_Data provided_
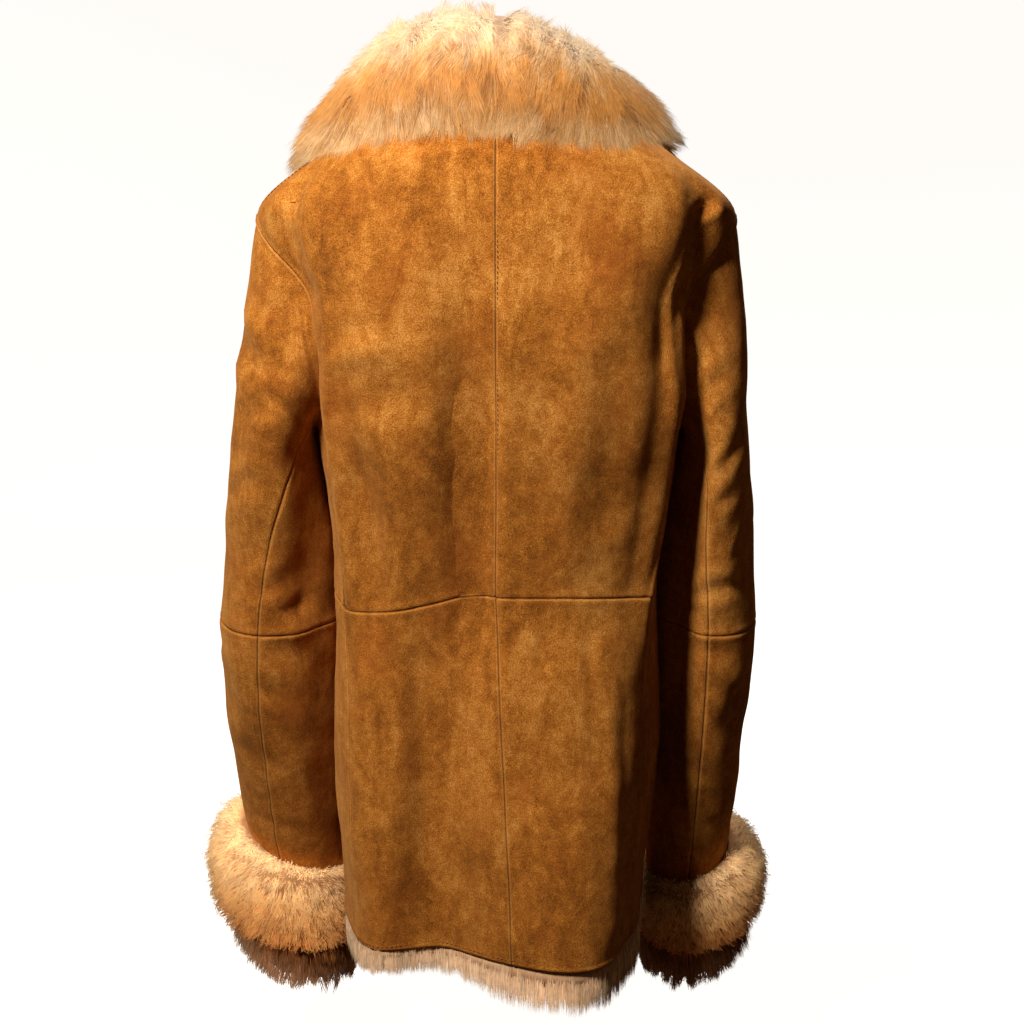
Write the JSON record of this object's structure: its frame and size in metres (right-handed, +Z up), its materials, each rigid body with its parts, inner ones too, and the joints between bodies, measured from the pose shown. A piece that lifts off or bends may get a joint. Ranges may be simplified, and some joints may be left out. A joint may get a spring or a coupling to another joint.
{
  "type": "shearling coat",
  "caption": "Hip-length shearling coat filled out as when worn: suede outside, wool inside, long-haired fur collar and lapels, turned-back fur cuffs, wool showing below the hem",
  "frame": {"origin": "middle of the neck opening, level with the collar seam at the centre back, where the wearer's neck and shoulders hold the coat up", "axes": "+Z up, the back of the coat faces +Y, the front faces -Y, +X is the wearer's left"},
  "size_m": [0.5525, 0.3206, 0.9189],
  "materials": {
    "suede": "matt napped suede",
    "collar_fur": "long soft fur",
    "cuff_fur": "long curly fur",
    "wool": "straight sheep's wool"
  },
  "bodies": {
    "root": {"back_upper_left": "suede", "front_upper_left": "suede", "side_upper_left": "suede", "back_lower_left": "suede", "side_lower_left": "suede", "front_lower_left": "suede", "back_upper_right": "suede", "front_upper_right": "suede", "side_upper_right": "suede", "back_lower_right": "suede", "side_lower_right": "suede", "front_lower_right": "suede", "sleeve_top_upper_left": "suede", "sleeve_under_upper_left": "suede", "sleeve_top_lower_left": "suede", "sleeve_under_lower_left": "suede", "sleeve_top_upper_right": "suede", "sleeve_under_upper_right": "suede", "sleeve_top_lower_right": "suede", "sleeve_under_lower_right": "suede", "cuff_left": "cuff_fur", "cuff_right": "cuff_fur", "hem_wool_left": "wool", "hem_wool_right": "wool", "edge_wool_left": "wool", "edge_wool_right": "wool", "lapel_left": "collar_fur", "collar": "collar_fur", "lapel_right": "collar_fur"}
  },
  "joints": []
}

_Aim_
Copy out all of the lines above exactly.

_Task solution_
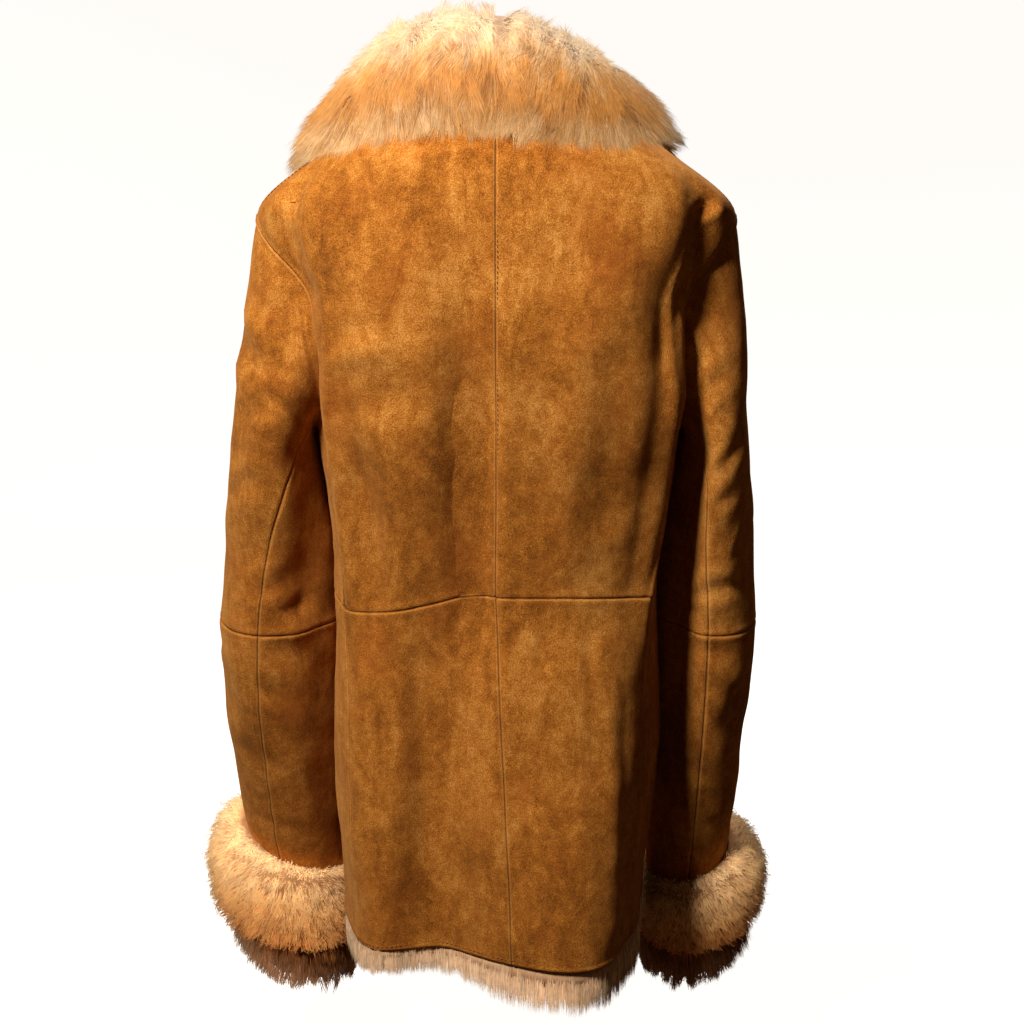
Write the JSON record of this object's structure: its frame and size in metres (right-handed, +Z up), its materials, each rigid body with its parts, inner ones too, and the joints between bodies, measured from the pose shown. A piece that lifts off or bends may get a joint. Ranges may be simplified, and some joints may be left out. A joint may get a spring or a coupling to another joint.
{
  "type": "shearling coat",
  "caption": "Hip-length shearling coat filled out as when worn: suede outside, wool inside, long-haired fur collar and lapels, turned-back fur cuffs, wool showing below the hem",
  "frame": {"origin": "middle of the neck opening, level with the collar seam at the centre back, where the wearer's neck and shoulders hold the coat up", "axes": "+Z up, the back of the coat faces +Y, the front faces -Y, +X is the wearer's left"},
  "size_m": [0.5525, 0.3206, 0.9189],
  "materials": {
    "suede": "matt napped suede",
    "collar_fur": "long soft fur",
    "cuff_fur": "long curly fur",
    "wool": "straight sheep's wool"
  },
  "bodies": {
    "root": {"back_upper_left": "suede", "front_upper_left": "suede", "side_upper_left": "suede", "back_lower_left": "suede", "side_lower_left": "suede", "front_lower_left": "suede", "back_upper_right": "suede", "front_upper_right": "suede", "side_upper_right": "suede", "back_lower_right": "suede", "side_lower_right": "suede", "front_lower_right": "suede", "sleeve_top_upper_left": "suede", "sleeve_under_upper_left": "suede", "sleeve_top_lower_left": "suede", "sleeve_under_lower_left": "suede", "sleeve_top_upper_right": "suede", "sleeve_under_upper_right": "suede", "sleeve_top_lower_right": "suede", "sleeve_under_lower_right": "suede", "cuff_left": "cuff_fur", "cuff_right": "cuff_fur", "hem_wool_left": "wool", "hem_wool_right": "wool", "edge_wool_left": "wool", "edge_wool_right": "wool", "lapel_left": "collar_fur", "collar": "collar_fur", "lapel_right": "collar_fur"}
  },
  "joints": []
}